1 line of code to Visualize thousands of SOTA NLP models with John Snow Labs NLU & Streamlit with NER, Dependency Trees, Similarity Matrices for BERT, ELMO, ALBERT, XLNET, ELECTRA and much more! 6 New Magical Streamlit components

NLU :heart: Streamlit


The latest release of John Snow Labs NLU library integrates dozens of visualization capabilities with the latest NLU 3.0.2 Release , make sure to scroll all the way down and check out all the demo gifs or go straight to the release notes, since not all the gifs load properly in the forum! :slight_smile:

This release contains examples and tutorials on how to visualize the 1000+ state-of-the-art NLP models provided by NLU in just 1 line of code in streamlit.
It includes simple 1-liners you can sprinkle into your Streamlit app to for features like Dependency Trees, Named Entities (NER), text classification results, semantic simmilarity,
embedding visualizations via ELMO, BERT, ALBERT, XLNET and much more

This is the ultimate NLP research tool. You can visualize and compare the results of hundreds of context-aware deep learning embeddings and compare them with classical vanilla embeddings like Glove
and can see with your own eyes how context is encoded by transformer models like BERT or XLNETand many more!
Besides that, you can also compare the results of the 200+ NER models John Snow Labs provides and see how performance changes with varrying ebeddings, like Contextual, Static and Domain-Specific Embeddings.
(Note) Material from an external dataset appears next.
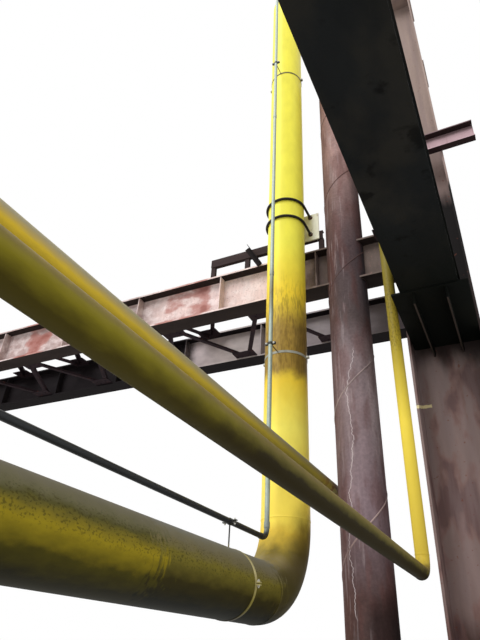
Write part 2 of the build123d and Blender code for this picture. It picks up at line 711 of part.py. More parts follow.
box_start = NEAR_COLUMN_Y + COLUMN_WEB / 2 + BOX_END_GAP + BOX_END_PLATE
box_end = -COLUMN_WEB / 2 - BOX_END_GAP - BOX_END_PLATE
save("box_girder", box_girder(box_start, box_end))
save("far_corbel", corbel(0, COLUMN_WIDTH, -1))
save("near_corbel", corbel(NEAR_COLUMN_Y, NEAR_COLUMN_WIDTH, 1))

stub_y = -COLUMN_DEPTH / 2
stub_z = STUB_TOP - STUB_DEPTH / 2
stub_profile = channel_profile(STUB_DEPTH, STUB_WIDTH, STUB_WEB, STUB_FLANGE)
stub_right = RIGHT_COLUMN_X + COLUMN_WIDTH / 2 + STUB_OVERHANG
save("stub_beam", bar(stub_profile, (stub_right, stub_y, stub_z), (right_face, stub_y, stub_z), (0, 0, 1)))

tie_profile = i_profile(TIE_DEPTH, TIE_WIDTH, TIE_FLANGE, TIE_WEB, TIE_ROOT)
head_z = HEAD_TIE_TOP - TIE_DEPTH / 2
head_tie = bar(tie_profile, (0, 0, head_z), (right_face, 0, head_z), (0, 0, 1))
ties = [coped(head_tie, 0)]
for x, column_top in ((RIGHT_COLUMN_X, COLUMN_TOP), (LEFT_COLUMN_X, LEFT_END_TOP)):
    for tie_top in (LOW_CROSS_TIE_TOP, column_top - HIGH_CROSS_TIE_DROP):
        z = tie_top - TIE_DEPTH / 2
        start = (x, COLUMN_WEB / 2, z)
        end = (x, GIRDER_SPACING - COLUMN_WEB / 2, z)
        ties.append(bar(tie_profile, start, end, (0, 0, 1)))
save("column_ties", *ties)

save("riser_u_bolts", *[u_bolt(z) for z in U_BOLT_HEIGHTS])
save("riser_back_plate", back_plate())
save("anchor_rail", anchor_rail())
save("run_band_clamps", *[run_clamp(y) for y in RUN_BANDS_Y])
save("riser_band_clamps", *[riser_clamp(z) for z in RISER_BANDS_Z])

save("near_frame_posts", frame_post(LEFT_POST_X), frame_post(RIGHT_POST_X))
post_bases = [
    plate_with_holes(
        x, FRAME_Y, 0, POST_BASE, POST_BASE, POST_BASE_THICKNESS,
        POST_ANCHOR_SPACING, POST_ANCHOR_SPACING, POST_ANCHOR_HOLE,
    )
    for x in (LEFT_POST_X, RIGHT_POST_X)
]
save("near_frame_bases", *post_bases)
low_beam = frame_beam(LOW_BEAM_TOP, LOW_BEAM_DEPTH, LOW_BEAM_WIDTH)
high_beam = frame_beam(HIGH_BEAM_TOP, HIGH_BEAM_DEPTH, HIGH_BEAM_WIDTH)
save("near_frame_beams", low_beam, high_beam)
save("pipe_supports", main_saddle(), front_stool())

front_arm_x = right_face - GUIDE_ARM / 2 - GUIDE_SIDE_GAP
rear_arm_x = STIFFENER_THICKNESS / 2 - STIFFENER_FROM_TUBE + GUIDE_SIDE_GAP + GUIDE_ARM / 2
front_guide = riser_guide(FRONT_X, FRONT_RISER_Y, FRONT_OD, 0, front_arm_x)
rear_guide = riser_guide(REAR_X, REAR_RISER_Y, REAR_OD, GIRDER_SPACING, rear_arm_x)
save("riser_guides", front_guide, rear_guide)
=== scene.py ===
import json
import math
import bmesh
import bpy
import numpy as np
from mathutils import Matrix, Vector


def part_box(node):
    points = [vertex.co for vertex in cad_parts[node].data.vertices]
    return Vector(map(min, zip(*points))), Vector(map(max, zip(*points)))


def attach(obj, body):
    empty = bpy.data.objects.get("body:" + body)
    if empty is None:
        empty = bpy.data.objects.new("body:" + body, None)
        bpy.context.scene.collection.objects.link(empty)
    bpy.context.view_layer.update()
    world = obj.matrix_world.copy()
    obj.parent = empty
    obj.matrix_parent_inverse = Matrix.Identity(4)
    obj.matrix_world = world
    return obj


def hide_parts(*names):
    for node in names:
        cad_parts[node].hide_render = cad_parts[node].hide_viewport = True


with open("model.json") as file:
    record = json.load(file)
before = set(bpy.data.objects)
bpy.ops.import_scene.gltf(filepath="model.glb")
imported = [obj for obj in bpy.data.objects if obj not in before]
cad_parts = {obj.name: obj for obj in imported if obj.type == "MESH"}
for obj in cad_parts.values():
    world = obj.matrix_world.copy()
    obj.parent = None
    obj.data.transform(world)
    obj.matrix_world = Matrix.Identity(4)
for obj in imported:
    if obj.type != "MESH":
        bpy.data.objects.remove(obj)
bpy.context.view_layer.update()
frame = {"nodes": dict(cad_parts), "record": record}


# Tube columns. Spiral-welded steel tubes, cut square, in weathered red-brown primer. The seam winds up
# the outside as a raised bead, and a chalky crack wanders down the face that looks along the pipes.

def place(node):
    """Lowest corner, highest corner and middle of a CAD node, in metres."""
    low, high = (np.array(corner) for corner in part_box(node))
    return low, high, (low + high) / 2


def tint(red, green, blue):
    """Linear colour of a paint whose shade on a screen is given from 0 to 255."""
    share = np.array([red, green, blue]) / 255
    linear = np.where(share <= 0.04045, share / 12.92, ((share + 0.055) / 1.055) ** 2.4)
    return (*linear.tolist(), 1.0)


class Coat:
    """A finish on steel: one Principled shader, fed by patterns that read Object coordinates in metres."""

    def __init__(self, name, roughness, shine=0.2, metallic=0.0):
        self.material = bpy.data.materials.new(name)
        self.material.use_nodes = True
        self.nodes = self.material.node_tree.nodes
        self.shader = next(n for n in self.nodes if n.type == "BSDF_PRINCIPLED")
        self.shader.inputs["Roughness"].default_value = roughness
        self.shader.inputs["Specular IOR Level"].default_value = shine
        self.shader.inputs["Metallic"].default_value = metallic
        self.where = self.nodes.new("ShaderNodeTexCoord").outputs["Object"]
        place_axes = self.nodes.new("ShaderNodeSeparateXYZ")
        self.feed(place_axes.inputs[0], self.where)
        self.x, self.y, self.z = place_axes.outputs
        facing_axes = self.nodes.new("ShaderNodeSeparateXYZ")
        self.feed(facing_axes.inputs[0], self.nodes.new("ShaderNodeNewGeometry").outputs["Normal"])
        self.facing_x, self.facing_y, self.facing_z = facing_axes.outputs

    def feed(self, socket, value):
        """Links a pattern to a socket, or sets the socket to a plain number or colour."""
        if isinstance(value, bpy.types.NodeSocket):
            self.material.node_tree.links.new(value, socket)
        else:
            socket.default_value = value

    def maths(self, operation, first, second=0.0):
        """Result of one named operation, such as ADD, on two numbers or patterns."""
        node = self.nodes.new("ShaderNodeMath")
        node.operation = operation
        self.feed(node.inputs[0], first)
        self.feed(node.inputs[1], second)
        return node.outputs[0]

    def times(self, *factors):
        result = factors[0]
        for factor in factors[1:]:
            result = self.maths("MULTIPLY", result, factor)
        return result

    def line(self, value, start, end, low=0.0, high=1.0):
        """Runs straight from low at start to high at end, and stays level beyond them."""
        node = self.nodes.new("ShaderNodeMapRange")
        self.feed(node.inputs["Value"], value)
        for name, number in (("From Min", start), ("From Max", end), ("To Min", low), ("To Max", high)):
            node.inputs[name].default_value = number
        return node.outputs["Result"]

    def ramp(self, value, start, end):
        """Rises smoothly from 0 at start to 1 at end."""
        result = self.line(value, start, end)
        result.node.interpolation_type = "SMOOTHSTEP"
        return result

    def between(self, value, start, full, fade, end):
        """Rises smoothly from 0 at start to 1 when full, then falls from fade to 0 again at end."""
        return self.times(self.ramp(value, start, full), self.ramp(value, end, fade))

    def cloud(self, size, draw=(1, 1, 1), detail=4.0, shift=0.0):
        """Noise whose patches are about size metres across, drawn out by a factor along each axis."""
        stretch = self.nodes.new("ShaderNodeMapping")
        stretch.inputs["Scale"].default_value = [1 / (size * factor) for factor in draw]
        stretch.inputs["Location"].default_value = (shift, shift, shift)
        self.feed(stretch.inputs["Vector"], self.where)
        node = self.nodes.new("ShaderNodeTexNoise")
        node.inputs["Scale"].default_value = 1.0
        node.inputs["Detail"].default_value = detail
        self.feed(node.inputs["Vector"], stretch.outputs[0])
        return node.outputs["Fac"]

    def patches(self, size, share, draw=(1, 1, 1), detail=4.0, edge=0.06, shift=0.0):
        """Patches of noise with soft edges. A larger share covers more of the surface."""
        level = 0.75 - 0.5 * share
        return self.ramp(self.cloud(size, draw, detail, shift), level - edge, level + edge)

    def wavy(self, value, reach, size, draw=(1, 1, 1), detail=4.0, shift=0.0):
        """The value, moved up and down by noise, at most by the reach."""
        noise = self.maths("SUBTRACT", self.cloud(size, draw, detail, shift), 0.5)
        return self.maths("ADD", value, self.times(noise, 2 * reach))

    def blend(self, under, over, *amounts):
        """The under colour, covered by the over colour as far as the product of the amounts."""
        node = self.nodes.new("ShaderNodeMix")
        node.data_type = "RGBA"
        self.feed(node.inputs[0], self.times(*amounts))
        self.feed(node.inputs[6], under)
        self.feed(node.inputs[7], over)
        return node.outputs[2]

    def colour_run(self, value, stops, colours):
        """Colour that runs straight from each stop's value to the next."""
        first, last = stops[0][0], stops[-1][0]
        node = self.nodes.new("ShaderNodeValToRGB")
        for stop in stops[1:-1]:
            node.color_ramp.elements.new((stop[0] - first) / (last - first))
        for element, colour in zip(node.color_ramp.elements, colours):
            element.color = colour
        self.feed(node.inputs["Fac"], self.line(value, first, last))
        return node.outputs["Color"]

    def shades(self, value, *stops):
        """Colour that runs from stop to stop, each a value followed by the paint's shade there."""
        return self.colour_run(value, stops, [tint(*stop[1:]) for stop in stops])

    def course(self, value, *stops):
        """Number that runs straight from stop to stop, each a value followed by the number there."""
        numbers = [stop[1] for stop in stops]
        low, high = min(numbers), max(numbers)
        greys = [[(number - low) / (high - low)] * 3 + [1.0] for number in numbers]
        return self.line(self.colour_run(value, stops, greys), 0, 1, low, high)

    def mottle(self, colour, strength, size, draw=(1, 1, 1), detail=4.0, shift=0.0):
        """The colour, made lighter and darker in soft patches, at most by the strength."""
        node = self.nodes.new("ShaderNodeHueSaturation")
        self.feed(node.inputs["Color"], colour)
        self.feed(node.inputs["Value"], self.wavy(1.0, strength, size, draw, detail, shift))
        return node.outputs[0]

    def colour(self, value):
        self.feed(self.shader.inputs["Base Color"], value)

    def gloss(self, amount, dull, shiny):
        """Roughness that goes from dull to shiny with the amount."""
        self.feed(self.shader.inputs["Roughness"], self.line(amount, 0, 1, dull, shiny))

    def finish(self, colour, grain, depth, detail=4.0):
        """Lays on the colour, with a bumpy grain whose size and depth are given in metres."""
        self.colour(colour)
        node = self.nodes.new("ShaderNodeBump")
        node.inputs["Distance"].default_value = depth
        self.feed(node.inputs["Height"], self.cloud(grain, detail=detail))
        self.feed(self.shader.inputs["Normal"], node.outputs[0])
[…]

For detailed instructions refer to the NLU install documentation here
You need Open JDK 8 installed and the following python packages

pip install nlu streamlit pyspark==3.0.1 sklearn plotly 

Problems? Connect with us on Slack!

Impatient and want some action?

Just run this Streamlit app, you can use it to generate python code for each NLU-Streamlit building block

streamlit run https://raw.githubusercontent.com/JohnSnowLabs/nlu/master/examples/streamlit/01_dashboard.py

Quick Starter cheat sheet - All you need to know in 1 picture for NLU + Streamlit

For NLU models to load, see the NLU Namespace or the John Snow Labs Modelshub or go straight to the source.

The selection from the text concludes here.